I tried calling her but the connection was poor and I could not hear her. She later wrote, “Jeff, thanks. I am simply left to whatever you have researched. Several people have reached out and many know the facts many think they do, but do not. Good luck with your story. Don’t fall for the BS and idiots. There is a tragic part, a sad part, and wrong parts. I don’t even know much of the specifics because the commanders own it. I was not in the chain. I am a huge advocate for victims. Good luck. Thanks, Edie.”
We exchanged a few more messages. She did not want to talk on the phone. I called Amanda Price again and asked her if she could arrange a time for me to talk with Edie. She said she was busy at an event and would call me back. She never did.
Grunwald has told multiple people, including myself, that Parnell apologized to her for firing her. I asked Sean Parnell about this and he told me, “I recall saying I was sorry for the loss of her son when I saw her after she announced her candidacy for lieutenant governor.” Grunwald’s son was tragically murdered in late 2016. When I asked Parnell about the circumstances of Grunwald’s firing from the Guard, he echoed what Bridges had told me: he could provide no comment because it’s a personnel matter.

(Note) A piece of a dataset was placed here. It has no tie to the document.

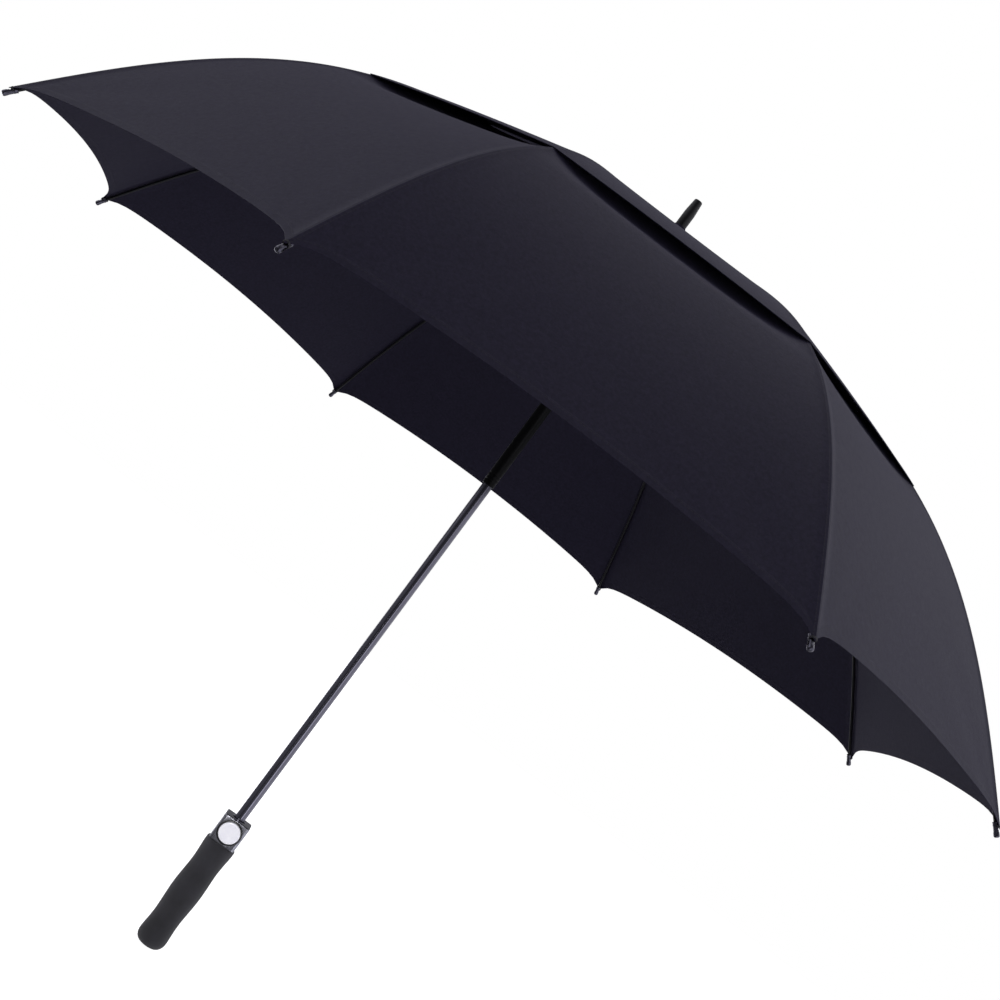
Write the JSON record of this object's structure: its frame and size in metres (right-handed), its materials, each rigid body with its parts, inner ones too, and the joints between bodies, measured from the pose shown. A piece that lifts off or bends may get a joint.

Grunwald’s unwillingness to explain her firing in the midst of a major sexual assault scandal should concern voters. She has made her service in the Guard a major part of her campaign, and voters deserve an explanation. According to the Guard, she retired in April of 2015. But she was fired in October of 2014. What did she do in the Guard during the six months between the time she was fired and the time she retired?
Edie Grunwald is seeking the second highest office in the state and, if elected, would be in a position to assume the role of governorship should the governor become incapacitated. The public has the right to know more about her public service to determine if she is fit for the job. She should release her personnel records that pertain to her firing as HR Director. Her evasiveness, coupled with her unwillingness to release her personnel records, raises suspicion and concern about what she may be trying to hide.